▸ **Exercise objective**:
Your task is to copy each line that has the word "Blender".

* START Entries shown *

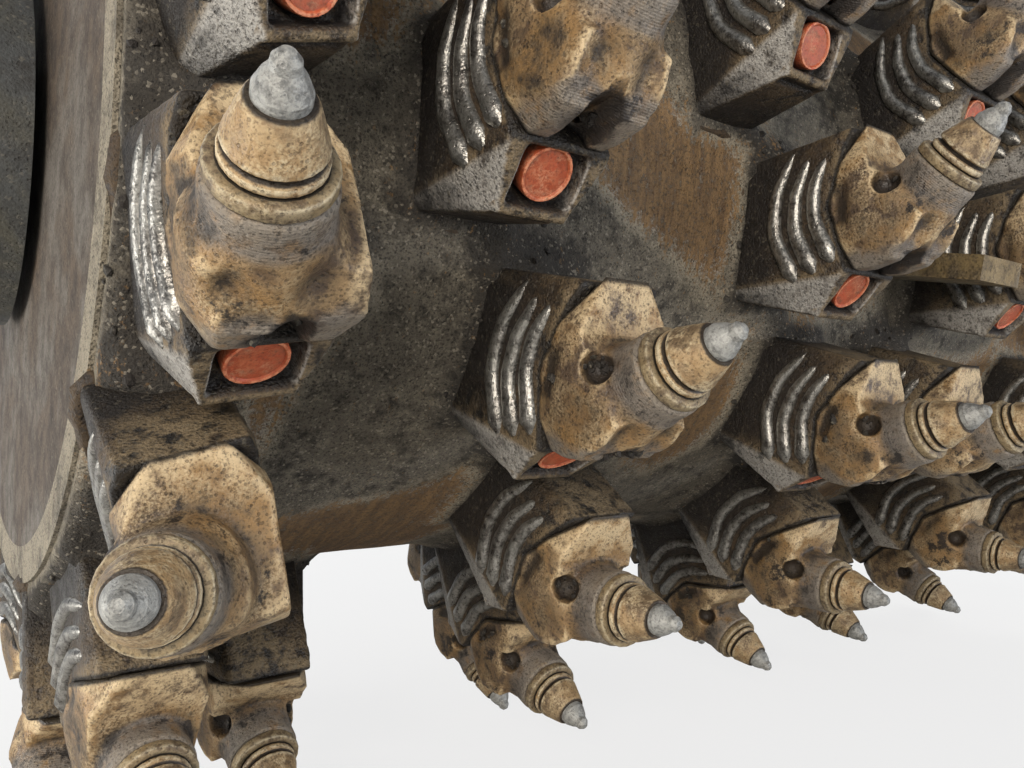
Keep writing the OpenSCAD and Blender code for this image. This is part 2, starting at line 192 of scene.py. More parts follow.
# %% World
world = bpy.data.worlds.new("pale room")
scene.world = world
world.use_nodes = True
wt = world.node_tree
wt.nodes.clear()
seen = add(wt, "ShaderNodeLightPath").outputs["Is Camera Ray"]
room = put(wt, "ShaderNodeBackground", Color=linear("#DDE5F0"), Strength=0.42)
white = put(wt, "ShaderNodeBackground", Color=linear("#FAFAFA"), Strength=1.0)
add(wt, "ShaderNodeOutputWorld", Surface=put(wt, "ShaderNodeMixShader", _0=seen, _1=room, _2=white))
print("world: a dim room that lights, white for the camera")

# %% Lamps
LAMPS = (("key", (-2.75, -1.9, 0.35), (-0.95, -0.1, 0.0), 1.1, 42.0, "#FFF6EA"),
         ("low daylight", (0.4, -2.1, -0.30), (-0.9, -0.1, -0.12), 0.7, 22.0, "#F1F6FF"),
         ("ground light", (-2.1, 0.15, -0.44), (-1.0, -0.25, -0.05), 0.7, 9.0, "#FFFDF8"),
         ("end fill", (1.9, 1.4, 1.0), (-0.4, 0.0, 0.0), 1.8, 34.0, "#FFFFFF"),
         ("back fill", (-1.6, 2.3, 1.2), (-0.7, 0.0, 0.0), 1.8, 26.0, "#FFFFFF"))
for name, place, aim, size, watts, colour in LAMPS:
    data = bpy.data.lights.new(name, "AREA")
    data.shape = "DISK"
    data.size = size
    data.energy = watts
    data.color = linear(colour)[:3]
    lamp = thing(name, data)
    lamp.location = place
    lamp.rotation_euler = (Vector(aim) - Vector(place)).to_track_quat("-Z", "Y").to_euler()
print("lamps:", [row[0] for row in LAMPS])

# %% [markdown]
# ## Finishes
# Nearly every surface of the drum is steel with patches of rust and dust, grime packed into its hollows,
# and grit stuck to it. So one recipe makes them all, and each call gives it the sizes in millimetres.
# Hollows come from a mark on the mesh that is worked out further on, so the grime and a painted shade in the
# hollows follow the shape.

# %% Recipe for worn and dusty steel
GAP_BLACK = "#14110F"


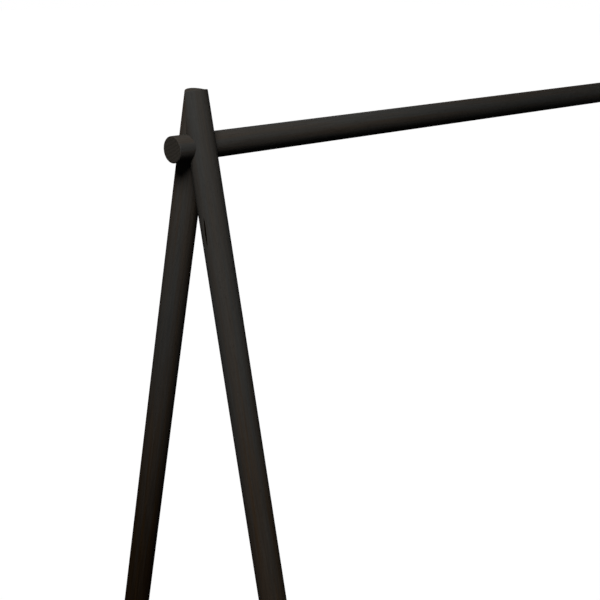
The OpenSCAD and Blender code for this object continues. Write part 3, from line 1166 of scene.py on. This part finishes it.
class RACK_OT_make_glide_nails(bpy.types.Operator):
    """Model the ring-shanked nails that hold the glides"""

    bl_idname = "rack.make_glide_nails"
    bl_label = "Make glide nails"

    def execute(self, context):
        scene = context.scene
        low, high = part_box("glide_nails")
        places = []
        for leg in LEGS:
            place = middle(leg.replace("_leg", "_glide"))
            place.z = 0
            places.append(Matrix.Translation(place))
        nail = model_nail(scene.rack_glides, low.z, high.z)
        fittings = [("ring_shanked_nails", "glide_nails", places)]
        fit_copies(nail, zinc_plate(scene.rack_finishes), fittings)
        return {"FINISHED"}


def background_rays(shader):
    """1 for rays that see the background: straight, mirrored or through glass."""
    rays = [shader.node("ShaderNodeLightPath", output=f"Is {kind} Ray") for kind in (
        "Camera", "Glossy", "Transmission")]
    return rays[0].at_least(rays[1]).at_least(rays[2])


def floor_material(stage):
    """Pale floor that keeps shadows and, where it is lit, is white in view."""
    # In view, the light that falls on it gives only the share that a shadow can take away, and a
    # glow gives the rest
    shader = new_material("pale_floor")
    seen = background_rays(shader)
    white = stage.floor_shadow / (stage.sky_power / math.pi + stage.fill_level)
    colour = stage.floor_bounce + seen * (white - stage.floor_bounce)
    diffuse = shader.node("ShaderNodeBsdfDiffuse", {}, {"Color": colour})
    lift = seen * (stage.floor_level - stage.floor_shadow)
    glow = shader.node("ShaderNodeEmission", {}, {"Color": (1, 1, 1, 1), "Strength": lift})
    return shader.output(shader.node("ShaderNodeAddShader", {}, {0: diffuse, 1: glow}))


class RACK_OT_set_stage(bpy.types.Operator):
    """Set up the floor, the lamps, the room's light and the camera"""

    bl_idname = "rack.set_stage"
    bl_label = "Set stage"

    def execute(self, context):
        stage = context.scene.rack_stage
        self.add_lamps(stage, self.add_floor(stage))
        self.light_room(context, stage)
        self.add_camera(context, stage)
        context.scene.view_settings.view_transform = "Standard"
        return {"FINISHED"}

    def add_floor(self, stage):
        deselect_all()
        bpy.ops.mesh.primitive_plane_add(size=stage.floor_width)
        floor = start_piece("floor")
        floor.data.materials.append(floor_material(stage))
        return floor

    def add_soft_box(self, stage, name, place, aim, power, spread=math.pi):
        turn = (Vector(aim) - Vector(place)).to_track_quat("-Z", "Y").to_euler()
        bpy.ops.object.light_add(type="AREA", location=place, rotation=turn)
        lamp = bpy.context.object
        lamp.name = name
        lamp.data.shape = "DISK"
        lamp.data.size = stage.box_width
        lamp.data.energy = power
        lamp.data.spread = spread
        lamp.light_linking.receiver_collection = self.unlit_floor

    def add_lamps(self, stage, floor):
        """Soft boxes that light the rack alone, and the even light that also lights the floor."""
        # A lamp that has this collection for its receivers lights all but what it excludes
        self.unlit_floor = bpy.data.collections.new("unlit_floor")
        self.unlit_floor.objects.link(floor)
        self.unlit_floor.collection_objects[0].light_linking.link_state = "EXCLUDE"
        left = middle("left_front_leg").x
        right = middle("right_front_leg").x
        self.add_soft_box(
            stage, "key_light", stage.key_place, (left, 0, rail_height), stage.key_power)
        sides = {
            "right_front_light": (stage.right_front_place, right, stage.right_power),
            "right_back_light": (stage.right_back_place, right, stage.right_power),
            "left_back_light": (stage.left_back_place, left, stage.left_back_power),
        }
        for name, (place, frame_place, power) in sides.items():
            aim = (frame_place, 0, stage.side_aim * rail_height)
            self.add_soft_box(stage, name, place, aim, power, stage.side_spread)
        bpy.ops.object.light_add(type="SUN")
        sky = bpy.context.object
        sky.name = "overhead_light"
        sky.data.angle = stage.sky_spread
        sky.data.energy = stage.sky_power

    def light_room(self, context, stage):
        """Room that gives the wood its fill light and shows as white in view."""
        shader = Shader(bpy.data.worlds.new("room"))
        level = stage.fill_level + background_rays(shader) * (1 - stage.fill_level)
        light = shader.node("ShaderNodeBackground", {}, {"Color": (1, 1, 1, 1), "Strength": level})
        context.scene.world = shader.output(light, "World")

    def add_camera(self, context, stage):
        turn = Matrix.Rotation(-stage.camera_heading, 4, "Z")
        turn = turn @ Matrix.Rotation(QUARTER_TURN - stage.camera_drop, 4, "X")
        turn = turn @ Matrix.Rotation(stage.camera_roll, 4, "Z")
        bpy.ops.object.camera_add(location=stage.camera_place, rotation=turn.to_euler())
        camera = bpy.context.object
        camera.name = "camera"
        camera.data.sensor_width = stage.sensor_width
        camera.data.lens = stage.focal_length
        camera.data.clip_end = VIEW_DEPTH
        context.scene.camera = camera


STEPS = (
    RACK_OT_finish_woodwork, RACK_OT_make_rail_bolts, RACK_OT_make_shoe_rail_bolts,
    RACK_OT_make_barrel_nuts, RACK_OT_make_rail_inserts, RACK_OT_make_head_dowels,
    RACK_OT_make_glides, RACK_OT_make_glide_nails, RACK_OT_set_stage,
)


class RACK_PT_workshop(bpy.types.Panel):
    """Sidebar panel with every step of making the rack"""

    bl_idname = "RACK_PT_workshop"
    bl_label = "Clothes rack"
    bl_space_type = "VIEW_3D"
    bl_region_type = "UI"
    bl_category = "Rack"

    def draw(self, context):
        for step in STEPS:
            self.layout.operator(step.bl_idname)


SETTINGS = {
    "rack_wood": StainedWood,
    "rack_finishes": Finishes,
    "rack_bolts": Bolts,
    "rack_nuts": NutsAndInserts,
    "rack_dowels": Dowels,
    "rack_glides": GlidesAndNails,
    "rack_stage": Stage,
}


def register():
    for name, group in SETTINGS.items():
        bpy.utils.register_class(group)
        setattr(bpy.types.Scene, name, PointerProperty(type=group))
    for kind in (*STEPS, RACK_PT_workshop):
        bpy.utils.register_class(kind)


def unregister():
    for kind in (RACK_PT_workshop, *reversed(STEPS)):
        bpy.utils.unregister_class(kind)
    for name, group in reversed(SETTINGS.items()):
        delattr(bpy.types.Scene, name)
        bpy.utils.unregister_class(group)


def main():
    """Makes the whole rack."""
    register()
    for step in STEPS:
        group, name = step.bl_idname.split(".")
        getattr(getattr(bpy.ops, group), name)()


if __name__ == "__main__":
    main()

* END Entries shown *

▸ **Task output**:
Keep writing the OpenSCAD and Blender code for this image. This is part 2, starting at line 192 of scene.py. More parts follow.
The OpenSCAD and Blender code for this object continues. Write part 3, from line 1166 of scene.py on. This part finishes it.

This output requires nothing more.